“Is gentrification a municipal crime?”

Reflections and strategies on “Urban Activism: Staking Claims in the 21st Century City"

Keywords: gentrification, solidarity, photography, ethnography, empowerment

In this photographic ethnography, Dominic T. Moulden reflects upon his own organizing experiences with ONE D.C. in Washington D.C.- the capital of empire. He shows homes that have been evicted and scenes of gentrification, while offering the framework that “gentrification is a crime,” an analytic that would benefit scholar activists and community organizers to further explore. Moulden also proposes organizing strategies to address the issues of poor, Black, Brown, Indigenous, and all working-class people’s claim to a right to the city, particularly in Covid-19 contexts. Research and organizing must be brave enough to create zones of contestation and liberation, including ‘No Displacement Zones’ to contest the neoliberal politics and zones of gentrification.

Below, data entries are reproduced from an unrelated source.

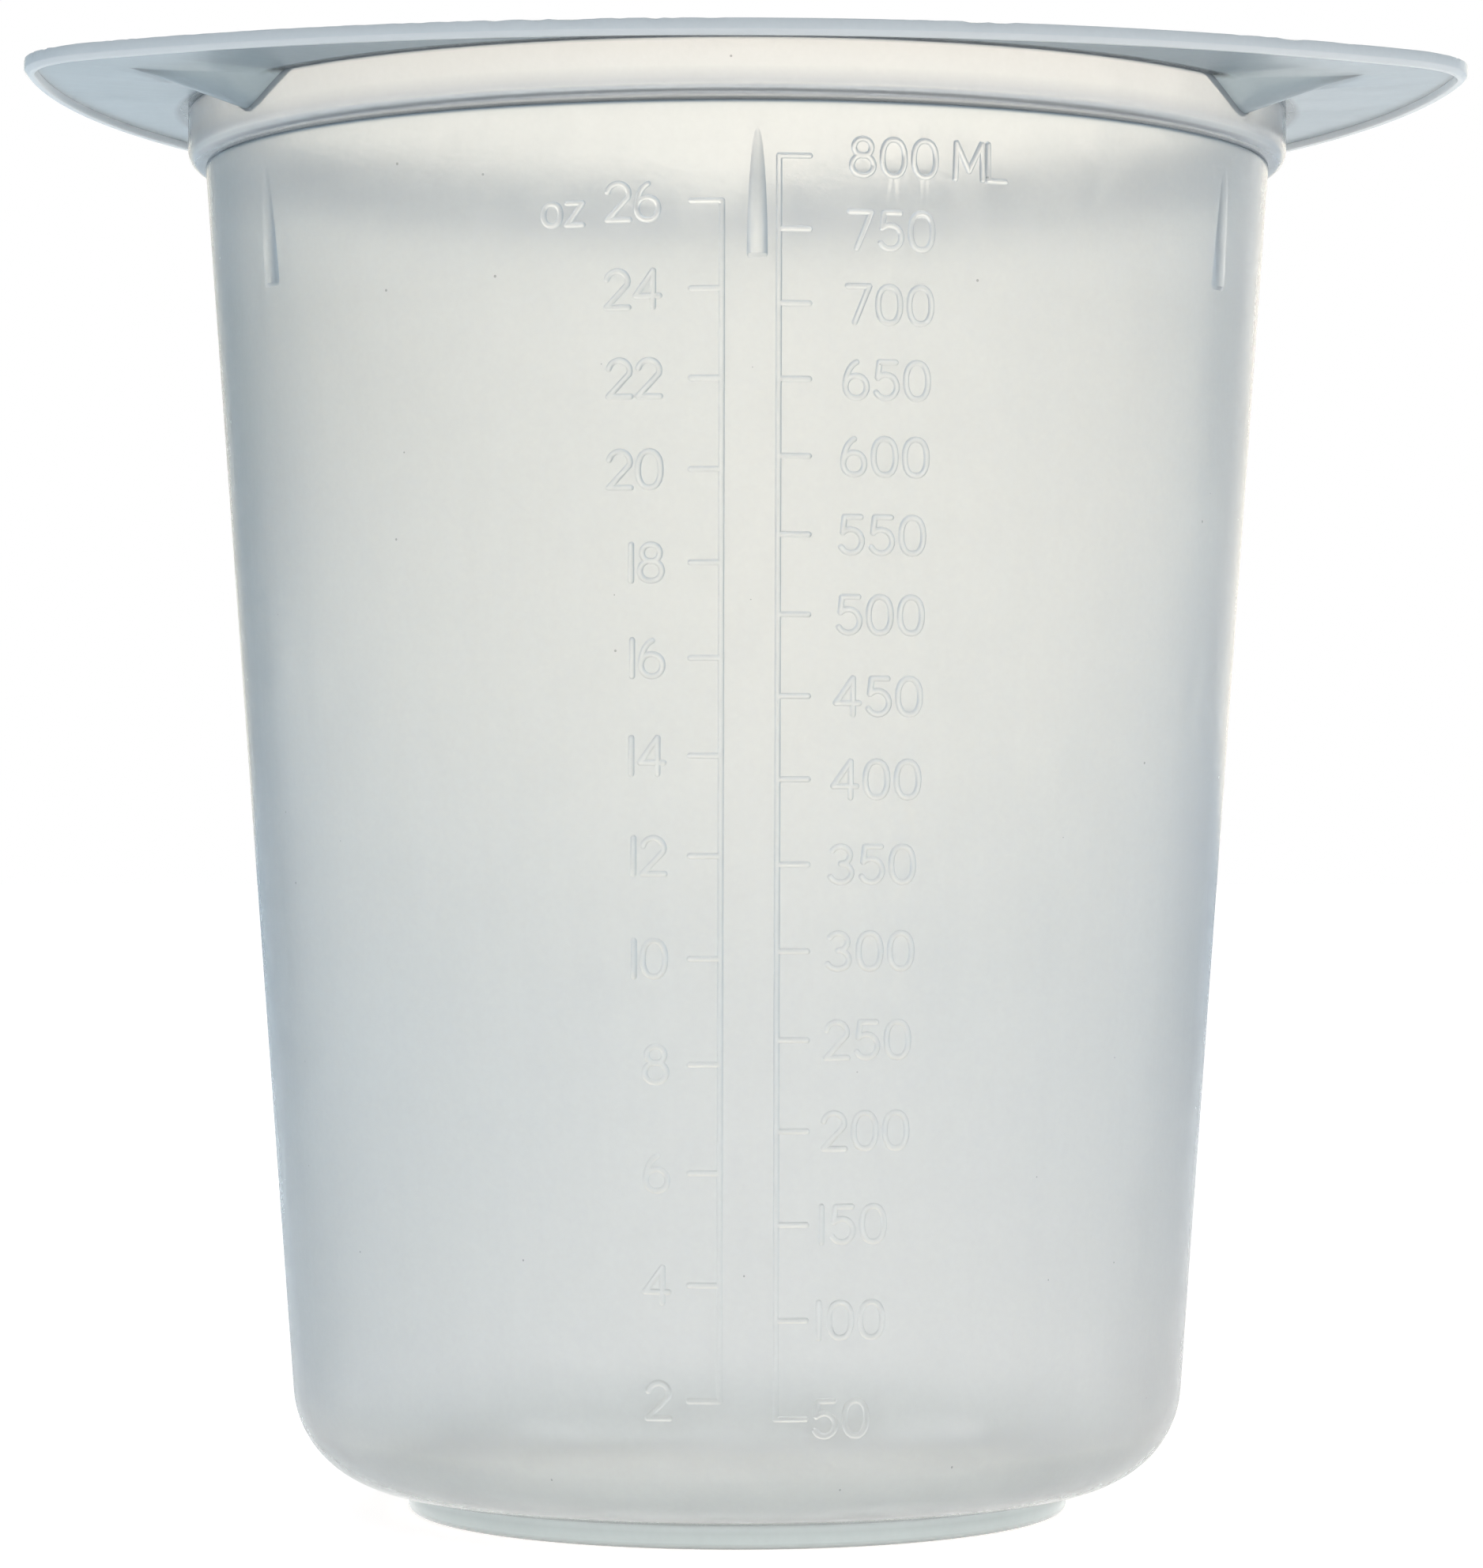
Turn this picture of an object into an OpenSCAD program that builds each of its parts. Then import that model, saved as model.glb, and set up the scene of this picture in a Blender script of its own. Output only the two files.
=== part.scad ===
// Translucent moulded measuring beaker with a flat three-cornered rim.
// Every corner of the rim carries a V-shaped pouring channel.
// The origin is on the cup's axis, in the plane that the foot ring rests on.
// -Y faces the graduations, and +Z points up. All lengths are millimetres.

/* [Cup] */
// Height of the step where the plain wall ends and the wider neck begins
wall_h = 129.65; // [110:0.05:150]
// Outer radius that the tapered wall would have in the resting plane
base_r = 42.2; // [40:0.1:46]
// Outer radius at the top of the tapered wall
mouth_r = 51.6; // [50:0.1:54]
// Thickness of the moulded wall
wall_t = 1.0; // [0.8:0.1:1.4]

/* [Base] */
// Outer radius of the rounded bottom corner
heel_r = 10.0; // [8:0.5:12]
// Height of the floor's underside above the resting plane
foot_h = 2.45; // [1.5:0.05:4]
// Outer radius of the foot ring where it rests
foot_r = 31.95; // [26:0.05:32.5]
// Width of the foot ring
foot_w = 2.0; // [1.5:0.1:4]
// Rounding of the foot ring's outer bottom edge
foot_edge = 0.6; // [0.2:0.1:0.8]

/* [Rim] */
// Radius added by the step below the neck
step_w = 1.7; // [1.5:0.1:2.5]
// Height of the neck from the step's top to the rim plate's underside
neck_h = 3.6; // [3.4:0.1:8]
// Thickness of the rim plate
plate_t = 0.85; // [0.6:0.05:1.4]
// Distance from the axis to the middle of each side of the rim
rim_mid = 58.0; // [57.5:0.1:60]
// Distance from the axis to the tip of each corner of the rim
rim_tip = 74.3; // [72:0.1:76]
// Radius of each corner of the rim
tip_r = 13.0; // [10:0.5:15]
// Depth that the edge bead hangs below the rim plate
lip_drop = 0.4; // [0.2:0.1:1]
// Width of the edge bead
lip_w = 1.2; // [1:0.1:1.6]

/* [Pouring channels] */
// Depth of a channel below the rim plate where it leaves the neck
spout_d = 3.0; // [2:0.1:3.2]
// Half of a channel's width at the rim plate where it leaves the neck
spout_hw = 5.8; // [5:0.1:8]
// Length of a channel from the neck to where it runs out
spout_l = 11.9; // [9:0.1:13]

/* [Stacking ribs] */
// Number of ribs round the wall
rib_n = 6; // [3:1:8]
// Height of the ribs' flat lower ends
rib_z = 115.9; // [100:0.1:118]
// Height of each rib above its lower end, where it dies into the wall
rib_h = 11.4; // [8:0.1:12]
// Radius of each rib's rounded face
rib_r = 0.94; // [0.7:0.02:1.4]

/* [Graduations] */
// Largest volume mark in millilitres
ml_top = 800; // [400:50:800]
// Step between the millilitre marks
ml_step = 50; // [25:25:100]
// Largest volume mark in fluid ounces
oz_top = 26; // [12:2:26]
// Step between the fluid ounce marks
oz_step = 2; // [1:1:2]
// Height that the marks stand proud of the wall
mark_h = 0.25; // [0.15:0.05:0.4]
// Width of a mark's stroke
mark_w = 0.5; // [0.4:0.05:0.8]
// Length of each tick
tick_l = 2.7; // [2:0.1:3.5]
// Distance of the millilitre scale's line from the centre plane
ml_x = 1.9; // [1.6:0.1:3]
// Distance of the fluid ounce scale's line from the centre plane
oz_x = 3.1; // [1.6:0.1:4]

/* [Hidden] */
$fn = 96;

// Taper of the wall, and its thickness measured level
k = (mouth_r - base_r) / wall_h;
alpha = atan(k);
level_t = wall_t * sqrt(1 + k * k);
function wall_r(z) = base_r + k * z;

// Centre of the bottom corner's arcs
heel_z = foot_h + heel_r;
heel_c = wall_r(heel_z) - heel_r * sqrt(1 + k * k);

// Points where the corner's arcs meet the wall
heel_out = [heel_c + heel_r * cos(alpha), heel_z - heel_r * sin(alpha)];
heel_in = [heel_c + (heel_r - wall_t) * cos(alpha),
           heel_z - (heel_r - wall_t) * sin(alpha)];

// Neck and rim levels
neck_r = mouth_r + step_w;
step_z = wall_h + step_w;
plate_z = step_z + neck_h;
top_z = plate_z + plate_t;

// Radius of the rim's long sides, from the corner's place and the mid width
corner_m = rim_tip - tip_r;
corner_k = corner_m / 2 - rim_mid;
side_r = (tip_r * tip_r - corner_m * corner_m * 0.75 - corner_k * corner_k)
         / (2 * (corner_k + tip_r));
side_a = atan2(corner_m * sin(60), corner_m * cos(60) + side_r - rim_mid);

// Directions of the three pouring corners, measured from +X
spout_left_a = 210;
spout_right_a = 330;
spout_rear_a = 90;
spout_slope = atan(spout_d / spout_l);
// How far the channel's inner faces stand above its outer ones
spout_t = wall_t * sqrt(1 + pow(spout_d / spout_hw, 2));

// Volume held up to the corner's centre height, then up to any height above
in_r = heel_r - wall_t;
heel_v = PI * (heel_c * heel_c * in_r + heel_c * PI / 2 * in_r * in_r
               + 2 / 3 * pow(in_r, 3));
in_r0 = wall_r(heel_z) - level_t;
function mark_z(ml) = heel_z
    + (pow(pow(in_r0, 3) + 3 * k * (ml * 1000 - heel_v) / PI, 1 / 3) - in_r0) / k;
oz_ml = 29.5735;

// Colours of the milky plastic
c_wall = [0.86, 0.88, 0.87, 0.75];
c_rim = [0.76, 0.81, 0.85, 0.8];
c_neck = [0.92, 0.92, 0.88, 0.8];
c_foot = [0.82, 0.85, 0.86, 0.85];

// A ring whose corners are given as [radius, height]
module turned(points, fn = 180) {
    rotate_extrude($fn = fn) polygon(points);
}

// Disc whose near edge is one long side, less what lies past one corner
module rim_side(a, far, cut) {
    rotate([0, 0, a])
        intersection() {
            translate([0, side_r - rim_mid]) circle(r = far, $fn = 720);
            rotate([0, 0, -30]) translate([-250, -250]) square([250 + cut, 500]);
        }
}

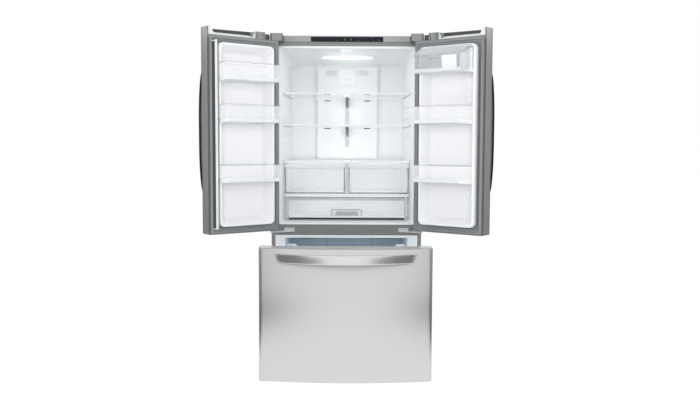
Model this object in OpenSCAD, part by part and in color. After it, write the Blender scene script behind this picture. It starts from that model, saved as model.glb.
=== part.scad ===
// A French door refrigerator: two bowed doors over a freezer drawer.
// X is to the right, Y to the back and Z up. The origin is on the floor, in the middle of the
// width, in the plane of the cabinet's front face. The doors are drawn at their open stops and
// the freezer drawer is drawn pulled out.

/* [Cabinet] */
// Width of the cabinet
body_w = 756; // [720:1:800]
// Depth of the cabinet from its front face to its back
body_d = 670; // [664:1:720]
// Height of the cabinet's underside above the floor
base_z = 46; // [40:1:60]
// Height of the lower edge of the crossbar between the compartments
crossbar_z = 706; // [700:1:712]
// Height of the crossbar
crossbar_h = 54; // [50:1:60]
// Height of the fresh food opening between the crossbar and the header
fridge_h = 889; // [880:1:960]
// Height of the steel header over the upper opening
header_h = 49; // [44:1:54]
// Width of the steel flange on each side of an opening
flange_w = 20; // [16:1:24]
// Thickness of the steel back panel
back_t = 4; // [2:0.5:6]

/* [Compartments] */
// Thickness of the moulded liners
liner_t = 3; // [2:0.5:4]
// Width of the fresh food liner's front lip
lip_w = 24; // [20:1:28]
// Depth of the insulation behind both compartments, with the back panel
back_wall = 80; // [76:1:90]
// Inward lean of each side wall over the depth
side_draft = 17; // [10:1:22]
// Fall of the ceiling over the depth
top_draft = 28; // [20:1:34]
// Width of the lip over the fresh food ceiling
top_lip = 11; // [8:1:14]
// Height of the sill at the fresh food floor
sill_h = 6; // [4:1:8]
// Width of the freezer liner's front lip
freezer_lip_w = 49; // [46:1:54]
// Insulation between the freezer well and the machine compartment
well_gap = 30; // [26:1:36]
// Height of the freezer floor above the floor
freezer_floor = 172; // [166:1:178]

/* [Doors] */
// Opening angle of both doors as drawn
door_open = 143.2; // [0:0.1:145]
// Gap between the closed doors
door_gap = 6; // [4:0.5:8]
// Gap from the cabinet face to the doors' inner faces
deck_gap = 14; // [13:0.5:16]
// Thickness of a door at its hinge edge
door_edge_t = 62; // [60:1:66]
// Extra thickness that the bow gives in the middle of the front
bow = 32; // [26:1:38]
// Radius of the vertical edges of the fronts
edge_r = 18; // [14:1:20]
// Thickness of the stainless skins
skin_t = 2; // [1:0.5:3]
// Width of the plastic edge that stays bare behind the skin
bare_edge = 18; // [14:1:20]
// Distance of the hinge pins from the cabinet's side
pin_in = 12; // [11:0.5:13]
// Distance of the hinge pins from the doors' inner faces
pin_out = 42; // [40:1:44]
// Radius of the hinge pins
pin_r = 6; // [4:0.5:7]
// Height of the raised dyke on the door liners
dyke_h = 40; // [36:1:42]
// Width of the door handles
handle_w = 30; // [24:1:34]
// Length of the door handles
handle_l = 597; // [500:1:640]
// Height of the middle of the door handles above the doors' underside
handle_rise = 480; // [450:1:500]
// Stand-off of the handles' outer faces
handle_out = 62; // [56:1:66]
// Thickness of the handles
handle_t = 12; // [10:0.5:14]

/* [Freezer drawer] */
// Travel of the freezer drawer as drawn
drawer_out = 500; // [0:1:520]
// Height of the drawer front's lower edge
drawer_z0 = 128; // [124:1:136]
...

Dominic T. Moulden is a longtime resource organizer at Organizing Neighborhood Equity (ONE DC), a collectively-led organization that builds people power and economic and racial equity in Washington, DC. He is a frequent lecturer at various universities and conferences regarding equitable revitalization, cooperative economics, affordable housing, workplace democracy, community development, and public policy. Moulden is also a community-accountable photographer and social justice documentarian. A native of east Baltimore, his images celebrate Black love and resilience while providing uncompromising witness to the ongoing displacement of Afrodiasporic people in Baltimore and elsewhere in the Americas. His creative practice and organizing work are both dedicated to fostering a culture of health that includes art, joy, and radical resource redistribution.